The COVID-19 pandemic has affected jobs and livelihoods across the country, and it has hit small, local businesses especially hard. These are the businesses communities rely on for their favorite meals, their comfiest clothes, hard-to-find hair products, and much more. These local companies are now struggling to find the support they need to not only survive through this tough time but also to come back from it at all. Here are a few ways you can help your favorite local businesses stay afloat:
1. Buy gift cards.
Whether it’s for services you can use later or a dinner you can buy now, the sale of gift cards offers immediate cash businesses can use to pay for rent, employee salaries, or to feed their loved ones. Share these gift cards with friends and family or pay it forward by gifting to teachers, essential workers, frontline workers, or anyone else you think might need a helping hand.
2. Donate a skill.
A lot of small, local businesses don’t have attorneys, accountants, or a marketing team on staff, but these services can surely help them right now. Legal advice, tax and loan clarification, and marketing and advertising efforts will go a long way to help a struggling business survive the pandemic.
3. Shop online.
You may not know that your local clothing boutique has an online presence because, well, you’ve always been able to walk in and shop. Now is the time to check out their online store and buy your favorite products. Make sure to look for a return policy or call and ask, as returns might be handled differently during this time. Shop what you can, and buy knowing that your purchase matters more now than ever before.
4. Share on social.
Be sure to call out your favorite restaurants, stores, and salons on all your social channels. If you’re part of any neighborhood groups online, promote local businesses there, too. Share your favorite dish from a restaurant or your favorite hairdresser at your salon, and encourage people to try them out. Also, now is an excellent time to give them a positive review online.
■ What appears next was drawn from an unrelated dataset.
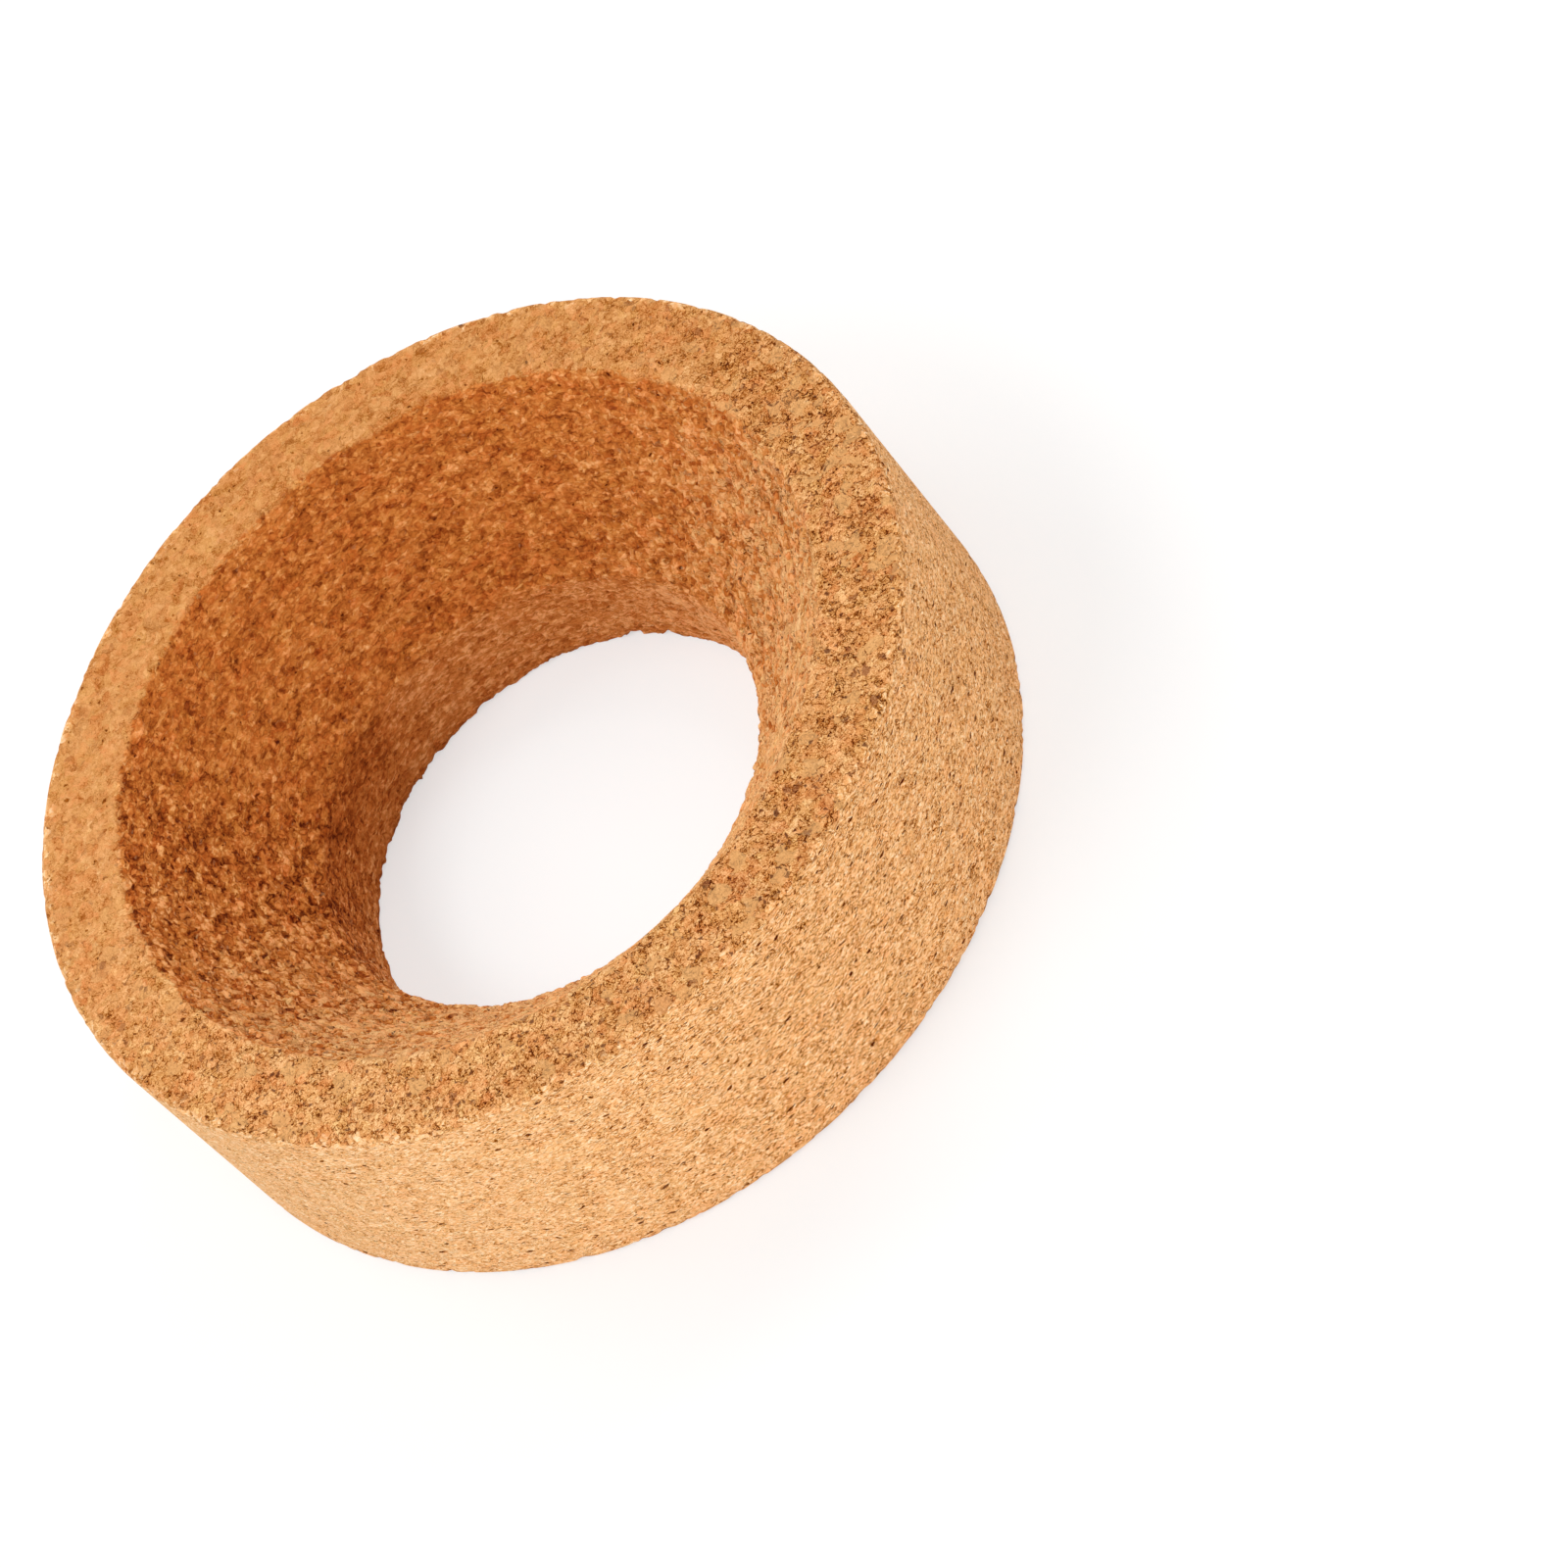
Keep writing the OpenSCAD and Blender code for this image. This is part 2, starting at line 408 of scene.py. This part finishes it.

5. Schedule an appointment.
For some, it’s still tough to know when they’ll start seeing customers again, but making a reservation or scheduling an appointment for a later date is a great way to show them that you’re here for them. It’s also better to postpone an appointment than cancel. When the timing is right for you and the business, you can enjoy your time there comfortably.
If you’re ordering takeout or having something delivered, tipping a little more than you usually do will help more than you know. Restaurant and delivery workers rely heavily on tips, so any profit will help sustain them during a time when business is slow.
7. Buy direct.
Before ordering through a food delivery app, look to see if the local restaurants that don’t typically deliver are making any exceptions during this time. Also, think twice before shopping from big online marketplaces. Check your local retailer’s website or call the small, local grocery store to find locally sourced soaps, foods, and other essentials.
8. Shop the farmer’s market.
Some farmer’s markets have a website or social media presence. Search online to get a list of vendors and buying options. You’d be surprised at how many markets and vendors are offering delivery, curbside pickup, and extended hours. Outdoor markets may still be open, so going early in the morning will help you avoid the crowds.
While many local businesses are struggling, there’s a lot you can do to help. However big or small your contribution, know that you’re making a difference in someone’s life—and your entire community.